--- EXERCISE DESCRIPTION ---
Find the string "from" in the listing and report every line that has it.

--- DATASET ENTRIES ---
--*--

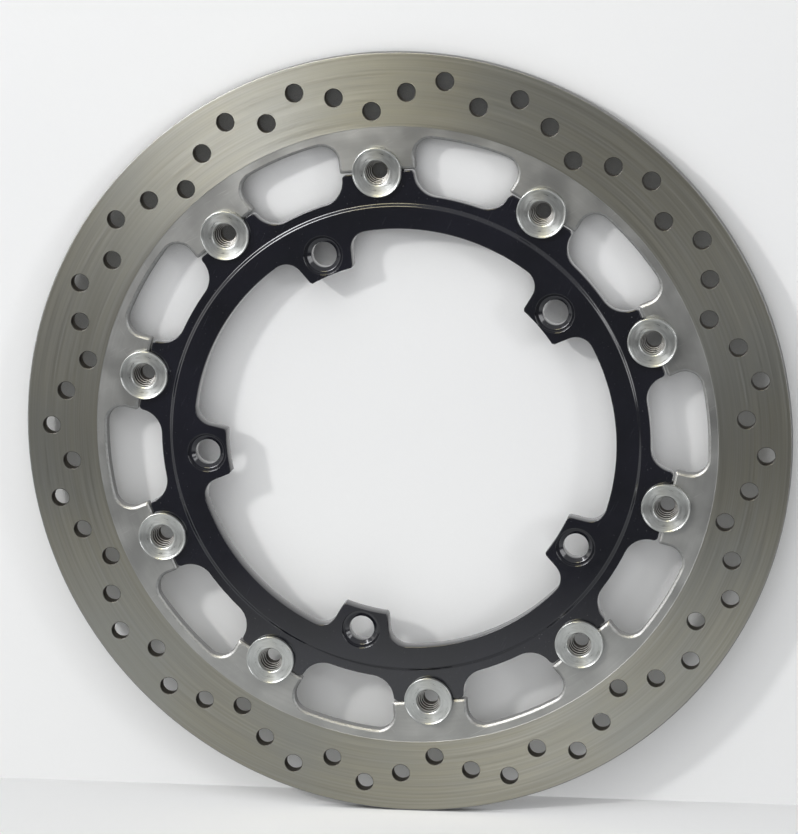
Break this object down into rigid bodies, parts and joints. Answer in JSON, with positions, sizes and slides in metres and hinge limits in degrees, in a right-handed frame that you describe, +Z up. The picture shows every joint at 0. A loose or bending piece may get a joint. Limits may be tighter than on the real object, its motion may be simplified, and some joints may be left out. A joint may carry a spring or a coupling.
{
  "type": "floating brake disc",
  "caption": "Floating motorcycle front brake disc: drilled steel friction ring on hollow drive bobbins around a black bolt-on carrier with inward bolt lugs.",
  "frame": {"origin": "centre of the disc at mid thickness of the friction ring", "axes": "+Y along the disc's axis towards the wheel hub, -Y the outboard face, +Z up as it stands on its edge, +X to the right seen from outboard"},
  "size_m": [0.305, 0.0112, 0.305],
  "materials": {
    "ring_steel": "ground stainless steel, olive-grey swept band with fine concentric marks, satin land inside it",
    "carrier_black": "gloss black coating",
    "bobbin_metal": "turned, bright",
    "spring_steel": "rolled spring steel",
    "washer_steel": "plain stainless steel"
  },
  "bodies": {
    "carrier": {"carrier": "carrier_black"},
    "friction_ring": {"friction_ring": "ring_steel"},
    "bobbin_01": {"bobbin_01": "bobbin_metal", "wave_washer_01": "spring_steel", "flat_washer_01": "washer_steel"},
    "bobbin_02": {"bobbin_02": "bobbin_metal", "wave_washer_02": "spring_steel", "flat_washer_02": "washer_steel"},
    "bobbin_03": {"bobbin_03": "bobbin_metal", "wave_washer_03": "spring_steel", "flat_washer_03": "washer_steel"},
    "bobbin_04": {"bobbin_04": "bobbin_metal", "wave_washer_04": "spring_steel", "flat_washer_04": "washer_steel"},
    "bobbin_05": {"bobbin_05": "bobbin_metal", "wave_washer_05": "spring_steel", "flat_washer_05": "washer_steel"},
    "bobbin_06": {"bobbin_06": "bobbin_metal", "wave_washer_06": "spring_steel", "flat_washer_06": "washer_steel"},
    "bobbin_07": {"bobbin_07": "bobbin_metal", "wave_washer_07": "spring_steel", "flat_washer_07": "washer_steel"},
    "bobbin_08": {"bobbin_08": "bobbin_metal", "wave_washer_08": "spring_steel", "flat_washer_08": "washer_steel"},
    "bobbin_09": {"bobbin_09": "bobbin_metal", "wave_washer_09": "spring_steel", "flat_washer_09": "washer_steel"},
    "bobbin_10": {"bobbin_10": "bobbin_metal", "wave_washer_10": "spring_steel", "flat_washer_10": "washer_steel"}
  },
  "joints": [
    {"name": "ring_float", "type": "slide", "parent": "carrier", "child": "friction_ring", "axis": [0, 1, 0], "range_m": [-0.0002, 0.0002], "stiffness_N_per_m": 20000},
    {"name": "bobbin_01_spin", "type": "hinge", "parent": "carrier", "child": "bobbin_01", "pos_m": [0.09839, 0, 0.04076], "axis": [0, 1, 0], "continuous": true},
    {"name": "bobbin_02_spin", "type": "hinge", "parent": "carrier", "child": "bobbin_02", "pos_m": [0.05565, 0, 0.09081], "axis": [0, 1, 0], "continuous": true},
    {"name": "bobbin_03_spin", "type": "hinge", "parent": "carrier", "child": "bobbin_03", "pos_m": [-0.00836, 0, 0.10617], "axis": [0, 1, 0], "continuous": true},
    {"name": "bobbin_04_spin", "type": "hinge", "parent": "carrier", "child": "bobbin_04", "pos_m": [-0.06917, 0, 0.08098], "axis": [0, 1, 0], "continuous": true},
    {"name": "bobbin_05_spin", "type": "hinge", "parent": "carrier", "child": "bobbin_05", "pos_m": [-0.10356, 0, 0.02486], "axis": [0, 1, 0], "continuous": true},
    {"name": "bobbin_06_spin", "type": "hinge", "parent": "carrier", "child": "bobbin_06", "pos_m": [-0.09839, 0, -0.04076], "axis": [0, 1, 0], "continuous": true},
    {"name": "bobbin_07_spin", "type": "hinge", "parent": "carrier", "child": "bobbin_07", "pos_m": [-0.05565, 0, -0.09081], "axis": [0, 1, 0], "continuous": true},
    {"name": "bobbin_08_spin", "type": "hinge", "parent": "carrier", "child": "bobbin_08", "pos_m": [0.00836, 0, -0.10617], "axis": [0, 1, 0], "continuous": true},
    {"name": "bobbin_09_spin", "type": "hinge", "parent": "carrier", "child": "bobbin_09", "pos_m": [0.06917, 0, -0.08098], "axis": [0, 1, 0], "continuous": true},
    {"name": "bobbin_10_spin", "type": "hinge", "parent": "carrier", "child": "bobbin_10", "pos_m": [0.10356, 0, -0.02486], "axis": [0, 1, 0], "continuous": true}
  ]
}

--*--

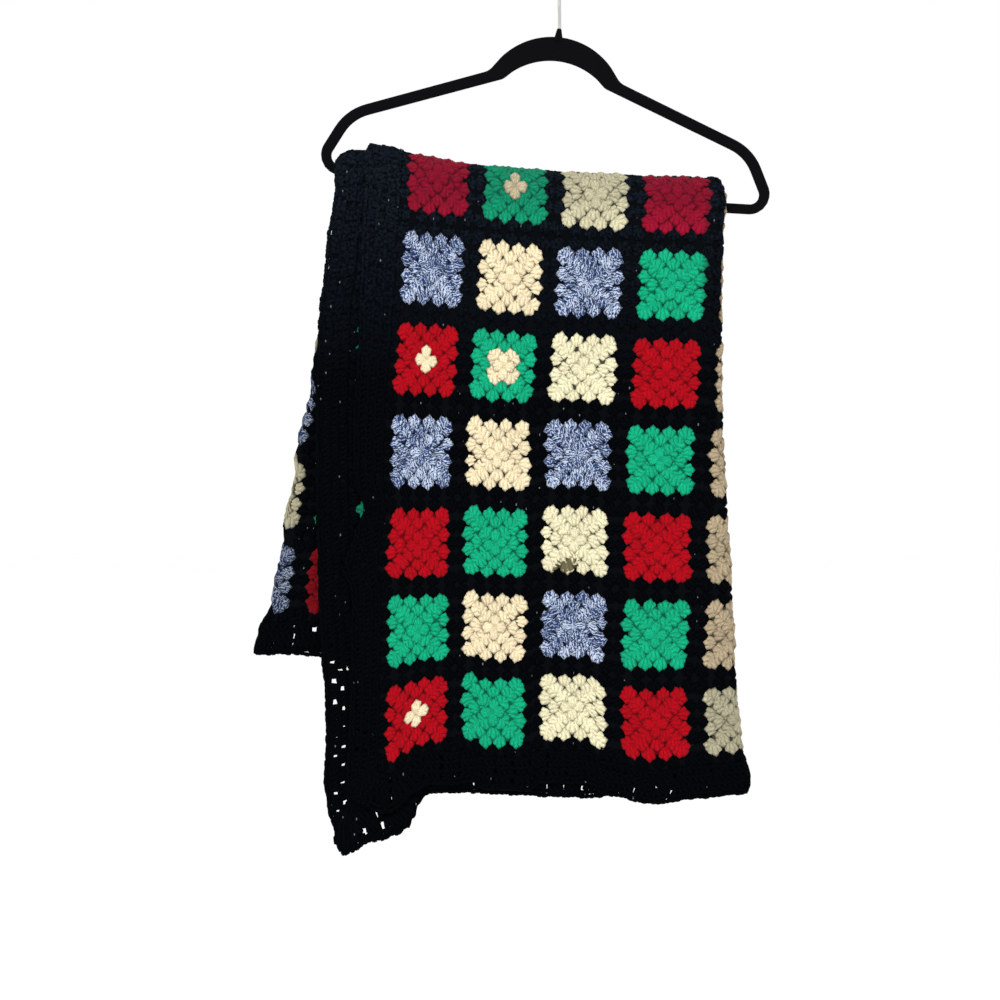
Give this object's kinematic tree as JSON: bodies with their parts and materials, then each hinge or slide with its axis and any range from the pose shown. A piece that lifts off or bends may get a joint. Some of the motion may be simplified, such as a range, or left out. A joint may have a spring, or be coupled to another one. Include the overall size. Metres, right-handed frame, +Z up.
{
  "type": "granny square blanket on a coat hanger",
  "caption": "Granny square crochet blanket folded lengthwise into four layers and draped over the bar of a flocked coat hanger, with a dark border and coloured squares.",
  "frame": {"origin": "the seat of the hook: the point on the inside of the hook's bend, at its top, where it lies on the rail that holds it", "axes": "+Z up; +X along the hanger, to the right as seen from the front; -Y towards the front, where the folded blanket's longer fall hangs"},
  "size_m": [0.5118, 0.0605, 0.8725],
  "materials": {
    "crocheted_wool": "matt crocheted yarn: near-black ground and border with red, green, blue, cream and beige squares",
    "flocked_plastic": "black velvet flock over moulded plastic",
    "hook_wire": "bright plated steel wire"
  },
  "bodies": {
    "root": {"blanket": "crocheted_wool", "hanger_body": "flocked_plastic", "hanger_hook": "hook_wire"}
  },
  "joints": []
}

--*--

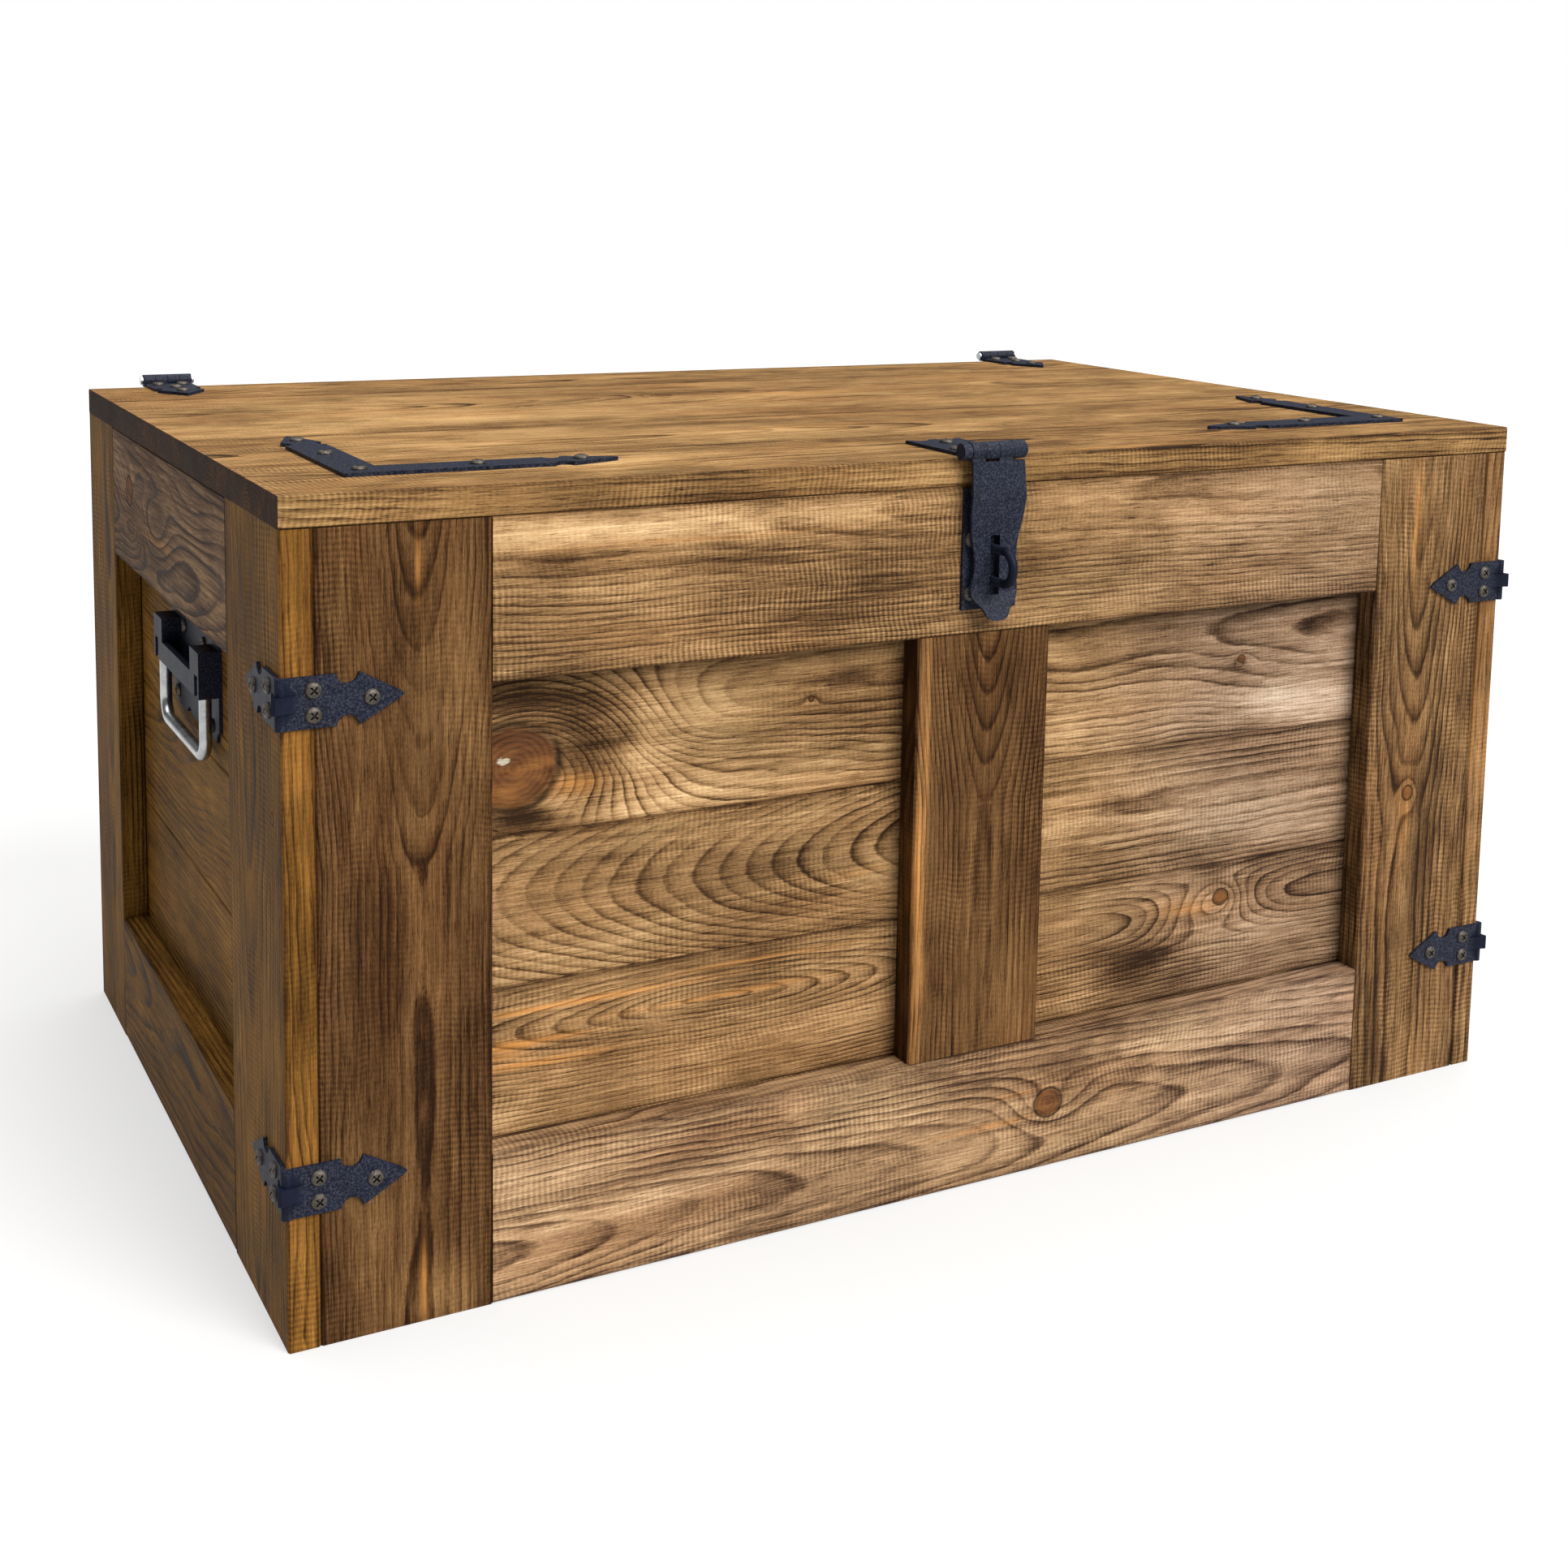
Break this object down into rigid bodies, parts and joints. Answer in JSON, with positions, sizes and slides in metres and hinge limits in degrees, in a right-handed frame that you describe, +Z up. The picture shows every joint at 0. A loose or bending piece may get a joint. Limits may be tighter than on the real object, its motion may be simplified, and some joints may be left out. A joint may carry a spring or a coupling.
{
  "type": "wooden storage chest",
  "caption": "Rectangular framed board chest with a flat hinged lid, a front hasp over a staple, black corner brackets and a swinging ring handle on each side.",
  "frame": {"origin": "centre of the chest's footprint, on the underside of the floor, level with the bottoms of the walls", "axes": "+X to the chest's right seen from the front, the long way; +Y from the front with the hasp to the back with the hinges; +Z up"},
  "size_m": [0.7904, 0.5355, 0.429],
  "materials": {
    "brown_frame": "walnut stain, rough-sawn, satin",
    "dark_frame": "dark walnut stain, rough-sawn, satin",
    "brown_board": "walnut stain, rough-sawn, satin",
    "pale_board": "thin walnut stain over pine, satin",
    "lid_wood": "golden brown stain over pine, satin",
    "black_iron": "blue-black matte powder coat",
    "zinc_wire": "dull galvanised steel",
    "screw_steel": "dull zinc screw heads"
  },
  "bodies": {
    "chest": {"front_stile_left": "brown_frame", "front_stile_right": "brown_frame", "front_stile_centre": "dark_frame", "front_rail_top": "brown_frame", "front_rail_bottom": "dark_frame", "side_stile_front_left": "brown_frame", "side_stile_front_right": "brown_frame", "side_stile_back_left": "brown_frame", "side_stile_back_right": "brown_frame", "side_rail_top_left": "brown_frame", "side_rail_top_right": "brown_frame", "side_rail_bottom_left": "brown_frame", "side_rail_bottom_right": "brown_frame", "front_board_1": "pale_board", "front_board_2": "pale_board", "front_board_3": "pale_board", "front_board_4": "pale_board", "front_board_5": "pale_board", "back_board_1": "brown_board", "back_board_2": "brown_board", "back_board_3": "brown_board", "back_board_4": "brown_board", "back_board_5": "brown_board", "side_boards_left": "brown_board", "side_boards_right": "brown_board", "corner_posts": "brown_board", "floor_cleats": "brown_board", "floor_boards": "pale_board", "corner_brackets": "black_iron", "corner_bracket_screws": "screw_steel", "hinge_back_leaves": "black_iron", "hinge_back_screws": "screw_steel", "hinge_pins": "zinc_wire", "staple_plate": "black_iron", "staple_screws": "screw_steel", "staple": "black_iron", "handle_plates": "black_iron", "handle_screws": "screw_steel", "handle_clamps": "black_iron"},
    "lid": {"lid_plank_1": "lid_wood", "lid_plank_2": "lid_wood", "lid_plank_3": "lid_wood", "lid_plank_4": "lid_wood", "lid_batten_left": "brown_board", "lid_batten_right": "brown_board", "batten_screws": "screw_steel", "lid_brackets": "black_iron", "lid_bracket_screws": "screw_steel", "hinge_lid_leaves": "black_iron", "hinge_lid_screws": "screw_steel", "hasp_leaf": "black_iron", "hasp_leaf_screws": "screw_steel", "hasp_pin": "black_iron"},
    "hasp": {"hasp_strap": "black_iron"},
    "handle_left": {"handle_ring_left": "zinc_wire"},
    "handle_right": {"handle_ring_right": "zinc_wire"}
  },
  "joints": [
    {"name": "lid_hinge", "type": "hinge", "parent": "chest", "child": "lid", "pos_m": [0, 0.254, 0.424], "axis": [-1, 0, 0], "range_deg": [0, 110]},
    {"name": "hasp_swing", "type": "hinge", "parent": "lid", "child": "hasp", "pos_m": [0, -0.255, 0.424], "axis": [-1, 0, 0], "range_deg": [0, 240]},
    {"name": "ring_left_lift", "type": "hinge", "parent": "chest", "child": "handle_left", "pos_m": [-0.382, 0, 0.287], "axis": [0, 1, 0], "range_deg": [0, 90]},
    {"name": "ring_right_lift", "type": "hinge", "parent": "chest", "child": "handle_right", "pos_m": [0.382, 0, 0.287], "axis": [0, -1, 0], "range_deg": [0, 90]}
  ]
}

--*--

--- WORKED SOLUTION ---
  "frame": {"origin": "centre of the disc at mid thickness of the friction ring", "axes": "+Y along the disc's axis towards the wheel hub, -Y the outboard face, +Z up as it stands on its edge, +X to the right seen from outboard"},
Give this object's kinematic tree as JSON: bodies with their parts and materials, then each hinge or slide with its axis and any range from the pose shown. A piece that lifts off or bends may get a joint. Some of the motion may be simplified, such as a range, or left out. A joint may have a spring, or be coupled to another one. Include the overall size. Metres, right-handed frame, +Z up.
  "frame": {"origin": "the seat of the hook: the point on the inside of the hook's bend, at its top, where it lies on the rail that holds it", "axes": "+Z up; +X along the hanger, to the right as seen from the front; -Y towards the front, where the folded blanket's longer fall hangs"},
  "frame": {"origin": "centre of the chest's footprint, on the underside of the floor, level with the bottoms of the walls", "axes": "+X to the chest's right seen from the front, the long way; +Y from the front with the hasp to the back with the hinges; +Z up"},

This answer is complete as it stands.